**Set task:** List all lines of the data containing the word "that".

**Entries:**
──────────

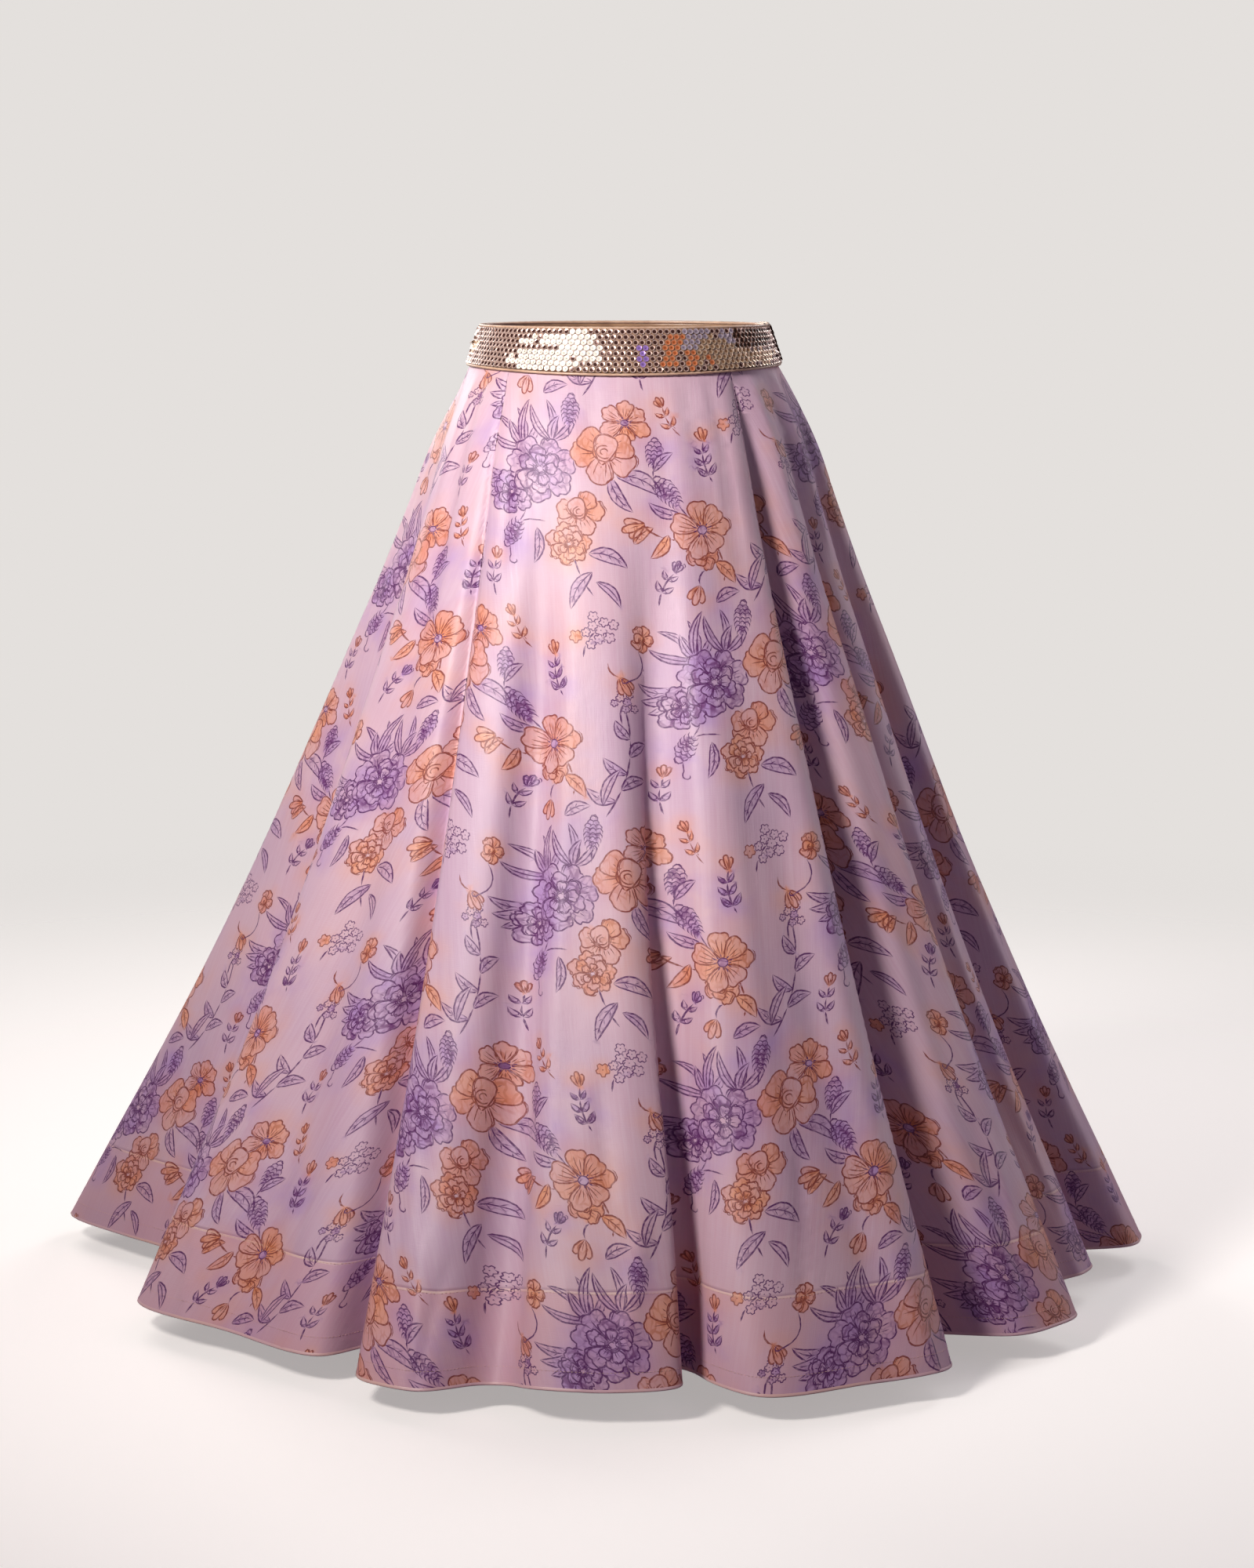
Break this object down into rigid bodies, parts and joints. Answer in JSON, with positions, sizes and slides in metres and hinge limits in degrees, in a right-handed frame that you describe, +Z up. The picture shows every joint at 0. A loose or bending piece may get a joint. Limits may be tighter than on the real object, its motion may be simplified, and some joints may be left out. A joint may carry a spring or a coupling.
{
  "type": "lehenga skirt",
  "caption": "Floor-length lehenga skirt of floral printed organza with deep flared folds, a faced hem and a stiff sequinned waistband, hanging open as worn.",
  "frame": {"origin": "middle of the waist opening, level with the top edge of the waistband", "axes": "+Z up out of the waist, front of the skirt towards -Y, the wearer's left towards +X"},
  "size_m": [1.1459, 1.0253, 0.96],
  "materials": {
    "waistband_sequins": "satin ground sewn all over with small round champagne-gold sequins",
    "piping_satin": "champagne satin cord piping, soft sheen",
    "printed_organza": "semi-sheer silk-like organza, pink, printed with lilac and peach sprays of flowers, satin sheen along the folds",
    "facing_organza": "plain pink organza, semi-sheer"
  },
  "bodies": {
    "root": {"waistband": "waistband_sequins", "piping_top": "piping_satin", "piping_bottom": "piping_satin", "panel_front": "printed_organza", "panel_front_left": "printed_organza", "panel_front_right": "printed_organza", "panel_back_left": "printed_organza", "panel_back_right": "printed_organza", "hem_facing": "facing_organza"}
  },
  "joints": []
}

──────────

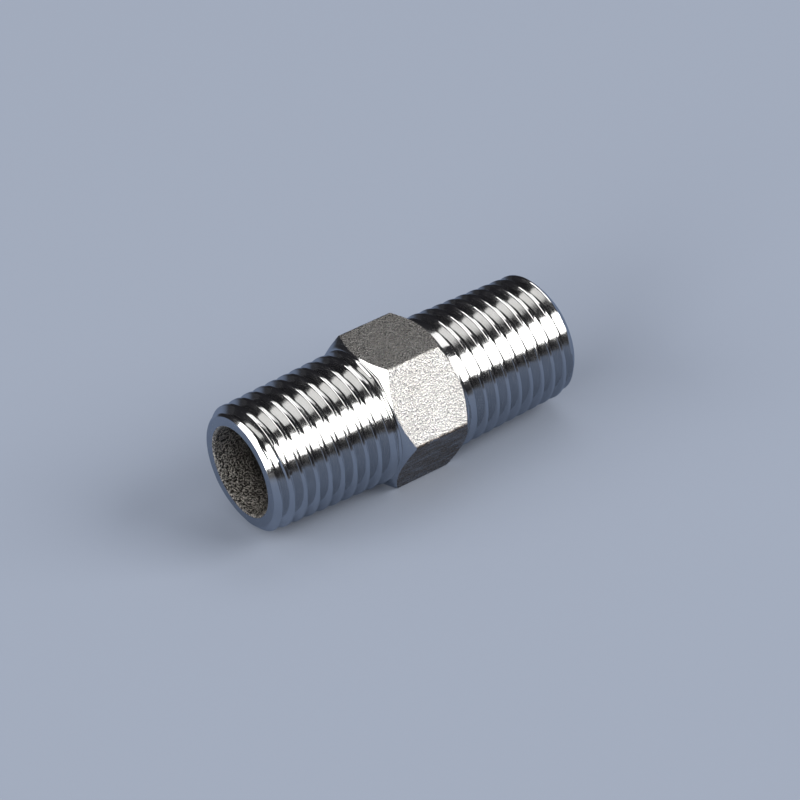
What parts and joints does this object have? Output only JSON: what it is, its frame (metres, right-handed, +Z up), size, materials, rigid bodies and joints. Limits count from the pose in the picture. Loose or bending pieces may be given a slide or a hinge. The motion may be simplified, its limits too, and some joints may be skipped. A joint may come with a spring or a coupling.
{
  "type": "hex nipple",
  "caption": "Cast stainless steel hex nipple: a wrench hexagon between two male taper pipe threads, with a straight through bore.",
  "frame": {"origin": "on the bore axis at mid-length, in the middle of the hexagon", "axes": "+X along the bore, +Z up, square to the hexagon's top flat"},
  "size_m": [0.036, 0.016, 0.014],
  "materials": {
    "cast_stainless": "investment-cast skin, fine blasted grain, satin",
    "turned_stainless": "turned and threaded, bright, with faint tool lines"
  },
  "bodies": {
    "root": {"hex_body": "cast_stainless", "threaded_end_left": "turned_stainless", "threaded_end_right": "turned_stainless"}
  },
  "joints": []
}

──────────

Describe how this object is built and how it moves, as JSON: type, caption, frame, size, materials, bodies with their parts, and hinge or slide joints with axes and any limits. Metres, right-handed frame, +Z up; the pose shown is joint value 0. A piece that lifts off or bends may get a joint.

──────────

**Solution to the exercise:**
Break this object down into rigid bodies, parts and joints. Answer in JSON, with positions, sizes and slides in metres and hinge limits in degrees, in a right-handed frame that you describe, +Z up. The picture shows every joint at 0. A loose or bending piece may get a joint. Limits may be tighter than on the real object, its motion may be simplified, and some joints may be left out. A joint may carry a spring or a coupling.
Describe how this object is built and how it moves, as JSON: type, caption, frame, size, materials, bodies with their parts, and hinge or slide joints with axes and any limits. Metres, right-handed frame, +Z up; the pose shown is joint value 0. A piece that lifts off or bends may get a joint.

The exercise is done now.